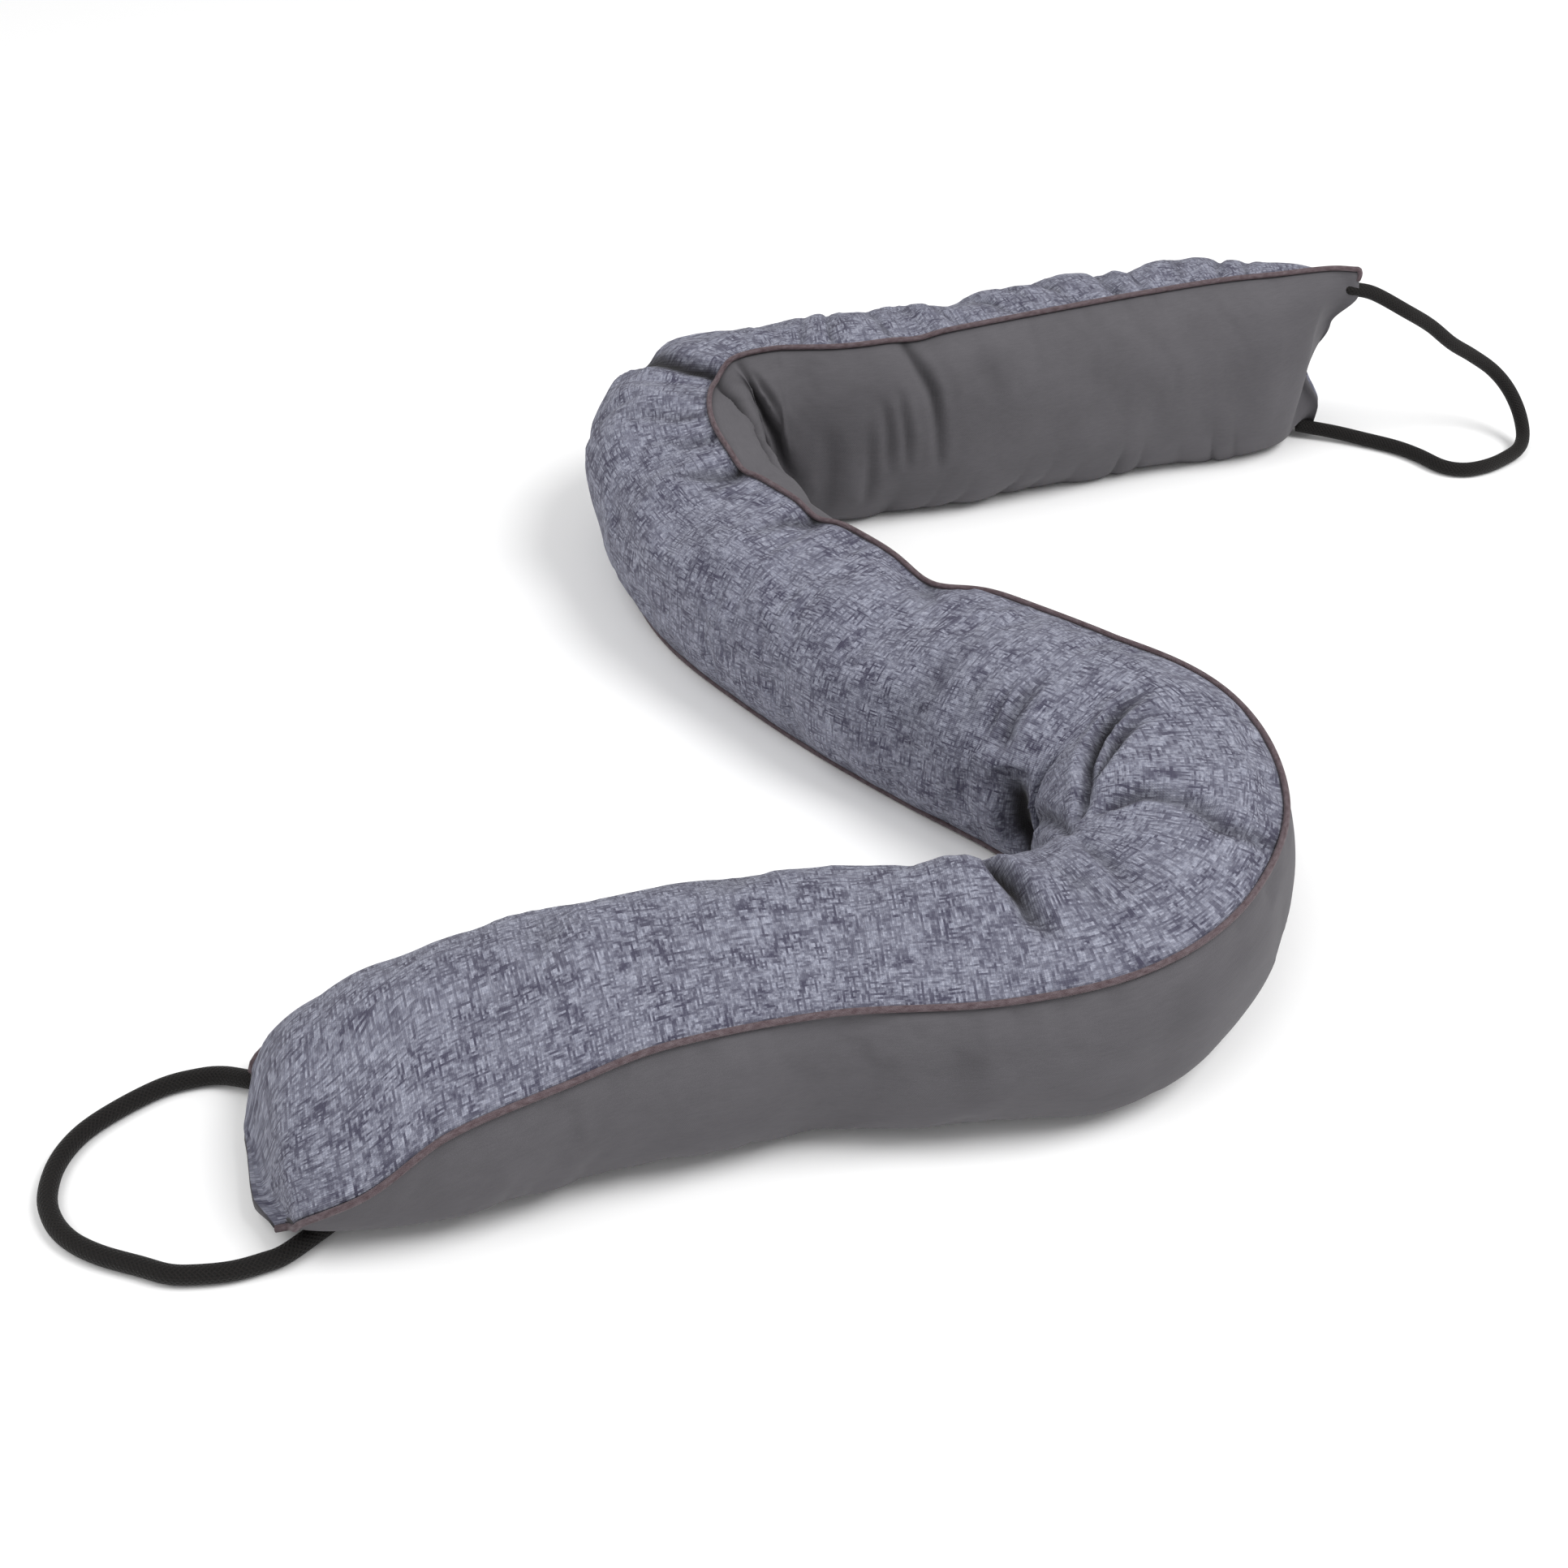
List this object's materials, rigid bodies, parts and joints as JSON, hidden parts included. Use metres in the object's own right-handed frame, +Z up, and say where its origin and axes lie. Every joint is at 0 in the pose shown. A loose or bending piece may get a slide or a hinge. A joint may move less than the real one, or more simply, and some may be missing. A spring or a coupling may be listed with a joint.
{
  "type": "draught excluder",
  "caption": "Long stuffed fabric draught excluder lying bent into a Z, with piped seams and an elastic loop at each end.",
  "frame": {"origin": "on the floor, at the middle of the filled body's footprint, without the loops", "axes": "+Z up from the floor, +Y from the near leg to the far leg, +X towards the far leg's end"},
  "size_m": [0.557, 0.4975, 0.0889],
  "materials": {
    "patterned_cloth": "matt blue-grey melange weave with dark slubs",
    "plain_cloth": "matt plain dark grey weave",
    "piping_cloth": "matt mauve-brown bias cloth",
    "elastic_cord": "matt black braid"
  },
  "bodies": {
    "root": {"patterned_panel": "patterned_cloth", "plain_panel": "plain_cloth", "piping_upper": "piping_cloth", "piping_lower": "piping_cloth", "loop_near": "elastic_cord", "loop_far": "elastic_cord"}
  },
  "joints": []
}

★ ★ ★ ★ ★ ★ ★

> **Aim of the task**
Looking at the data above, how many lines hold the word "origin"? Respond with the number alone.

> **Response below**
2